(What to produce): Locate the line that contains "Write part 2 of the FreeCAD" and the line that contains "self.socket = socket". Copy both of them exactly, together with every line between them, and no others.

%%

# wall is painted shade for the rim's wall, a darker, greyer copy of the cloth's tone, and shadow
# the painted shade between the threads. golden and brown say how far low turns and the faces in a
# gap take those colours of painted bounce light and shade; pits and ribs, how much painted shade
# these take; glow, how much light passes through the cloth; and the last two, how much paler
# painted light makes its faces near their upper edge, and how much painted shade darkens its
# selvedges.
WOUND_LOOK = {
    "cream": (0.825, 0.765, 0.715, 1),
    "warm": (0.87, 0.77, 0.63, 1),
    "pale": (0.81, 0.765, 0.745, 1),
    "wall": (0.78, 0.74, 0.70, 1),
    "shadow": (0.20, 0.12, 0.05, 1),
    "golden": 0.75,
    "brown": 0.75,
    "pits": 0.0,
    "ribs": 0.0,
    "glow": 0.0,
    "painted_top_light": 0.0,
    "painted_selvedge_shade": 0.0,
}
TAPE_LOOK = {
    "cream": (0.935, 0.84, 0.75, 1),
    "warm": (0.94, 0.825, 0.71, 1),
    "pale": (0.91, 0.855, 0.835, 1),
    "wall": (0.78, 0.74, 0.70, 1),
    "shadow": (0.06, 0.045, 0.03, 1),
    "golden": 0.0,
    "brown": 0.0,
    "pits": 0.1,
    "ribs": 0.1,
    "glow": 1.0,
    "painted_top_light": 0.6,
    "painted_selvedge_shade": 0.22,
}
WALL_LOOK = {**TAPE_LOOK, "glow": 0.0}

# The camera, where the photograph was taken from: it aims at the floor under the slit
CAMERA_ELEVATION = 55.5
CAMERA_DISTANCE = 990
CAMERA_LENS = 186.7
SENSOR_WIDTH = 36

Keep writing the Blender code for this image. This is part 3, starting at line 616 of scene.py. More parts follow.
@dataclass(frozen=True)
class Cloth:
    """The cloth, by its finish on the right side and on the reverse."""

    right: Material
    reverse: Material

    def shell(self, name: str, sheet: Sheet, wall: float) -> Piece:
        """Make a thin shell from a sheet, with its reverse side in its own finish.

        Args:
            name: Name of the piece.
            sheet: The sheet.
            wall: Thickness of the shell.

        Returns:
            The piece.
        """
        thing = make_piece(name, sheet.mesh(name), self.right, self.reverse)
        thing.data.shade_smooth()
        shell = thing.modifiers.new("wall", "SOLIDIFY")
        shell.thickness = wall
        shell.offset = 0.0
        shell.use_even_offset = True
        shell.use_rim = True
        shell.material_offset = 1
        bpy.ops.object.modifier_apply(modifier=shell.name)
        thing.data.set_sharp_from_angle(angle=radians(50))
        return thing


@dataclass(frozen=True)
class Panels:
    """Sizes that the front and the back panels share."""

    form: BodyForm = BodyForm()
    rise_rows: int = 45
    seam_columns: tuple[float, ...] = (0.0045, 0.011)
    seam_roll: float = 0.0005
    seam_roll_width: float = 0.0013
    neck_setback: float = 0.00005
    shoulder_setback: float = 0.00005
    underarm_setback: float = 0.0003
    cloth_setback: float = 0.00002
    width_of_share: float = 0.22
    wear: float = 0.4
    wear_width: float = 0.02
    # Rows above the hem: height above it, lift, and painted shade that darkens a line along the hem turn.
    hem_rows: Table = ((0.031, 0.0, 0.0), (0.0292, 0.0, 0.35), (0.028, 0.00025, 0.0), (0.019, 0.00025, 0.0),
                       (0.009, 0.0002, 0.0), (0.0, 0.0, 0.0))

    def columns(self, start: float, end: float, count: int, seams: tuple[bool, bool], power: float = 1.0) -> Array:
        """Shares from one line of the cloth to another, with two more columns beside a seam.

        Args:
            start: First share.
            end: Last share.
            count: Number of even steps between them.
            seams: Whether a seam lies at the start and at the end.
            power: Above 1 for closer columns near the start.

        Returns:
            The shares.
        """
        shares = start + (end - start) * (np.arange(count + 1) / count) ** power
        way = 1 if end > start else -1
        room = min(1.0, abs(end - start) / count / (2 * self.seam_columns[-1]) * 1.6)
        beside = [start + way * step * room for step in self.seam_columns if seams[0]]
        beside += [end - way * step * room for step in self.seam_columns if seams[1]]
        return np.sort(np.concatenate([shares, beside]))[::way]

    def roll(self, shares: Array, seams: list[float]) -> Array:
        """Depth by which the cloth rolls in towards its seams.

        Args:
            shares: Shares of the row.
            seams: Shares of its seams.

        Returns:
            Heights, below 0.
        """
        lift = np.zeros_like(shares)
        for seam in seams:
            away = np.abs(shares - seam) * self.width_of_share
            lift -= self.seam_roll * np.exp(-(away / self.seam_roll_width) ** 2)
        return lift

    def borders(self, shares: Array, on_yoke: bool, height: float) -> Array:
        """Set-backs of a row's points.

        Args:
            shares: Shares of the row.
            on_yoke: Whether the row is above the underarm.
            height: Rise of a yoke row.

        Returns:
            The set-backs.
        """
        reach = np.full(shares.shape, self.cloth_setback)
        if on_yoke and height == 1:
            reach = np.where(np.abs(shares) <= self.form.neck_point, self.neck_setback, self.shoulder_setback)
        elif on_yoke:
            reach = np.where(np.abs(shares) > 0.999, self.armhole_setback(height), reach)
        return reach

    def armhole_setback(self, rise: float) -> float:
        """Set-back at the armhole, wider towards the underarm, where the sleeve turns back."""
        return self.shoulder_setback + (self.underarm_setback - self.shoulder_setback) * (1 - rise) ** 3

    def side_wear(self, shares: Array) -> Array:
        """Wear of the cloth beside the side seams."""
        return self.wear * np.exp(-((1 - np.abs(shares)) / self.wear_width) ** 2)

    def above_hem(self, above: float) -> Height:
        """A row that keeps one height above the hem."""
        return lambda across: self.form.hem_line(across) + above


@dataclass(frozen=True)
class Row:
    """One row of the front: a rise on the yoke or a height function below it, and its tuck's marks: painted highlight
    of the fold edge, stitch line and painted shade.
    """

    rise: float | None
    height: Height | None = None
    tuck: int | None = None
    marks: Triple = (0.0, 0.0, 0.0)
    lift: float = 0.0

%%
%%

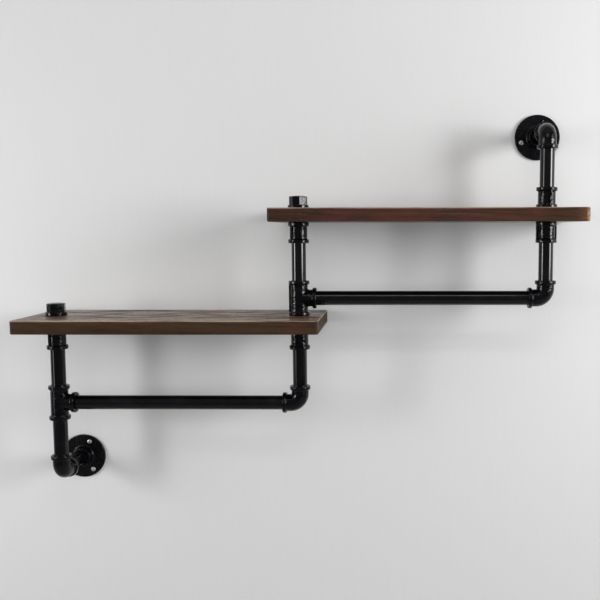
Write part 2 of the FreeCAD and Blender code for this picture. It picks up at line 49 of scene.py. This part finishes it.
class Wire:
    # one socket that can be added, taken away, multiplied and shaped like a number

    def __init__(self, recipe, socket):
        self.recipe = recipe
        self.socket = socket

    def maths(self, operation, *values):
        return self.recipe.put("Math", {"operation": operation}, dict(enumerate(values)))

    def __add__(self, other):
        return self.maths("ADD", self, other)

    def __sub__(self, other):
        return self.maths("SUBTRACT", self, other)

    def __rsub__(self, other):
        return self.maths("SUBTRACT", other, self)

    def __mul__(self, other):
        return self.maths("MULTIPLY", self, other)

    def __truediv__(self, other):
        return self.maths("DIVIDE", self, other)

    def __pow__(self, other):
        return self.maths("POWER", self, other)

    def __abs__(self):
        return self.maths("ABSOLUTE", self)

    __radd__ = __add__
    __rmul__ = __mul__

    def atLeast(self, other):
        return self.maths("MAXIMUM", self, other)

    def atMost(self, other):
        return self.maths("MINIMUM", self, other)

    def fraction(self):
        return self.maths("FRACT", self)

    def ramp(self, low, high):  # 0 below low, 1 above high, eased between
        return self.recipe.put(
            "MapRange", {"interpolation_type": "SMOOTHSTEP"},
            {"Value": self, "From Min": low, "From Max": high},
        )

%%

(Reply to the exercise):
Write part 2 of the FreeCAD and Blender code for this picture. It picks up at line 49 of scene.py. This part finishes it.
class Wire:
    # one socket that can be added, taken away, multiplied and shaped like a number

    def __init__(self, recipe, socket):
        self.recipe = recipe
        self.socket = socket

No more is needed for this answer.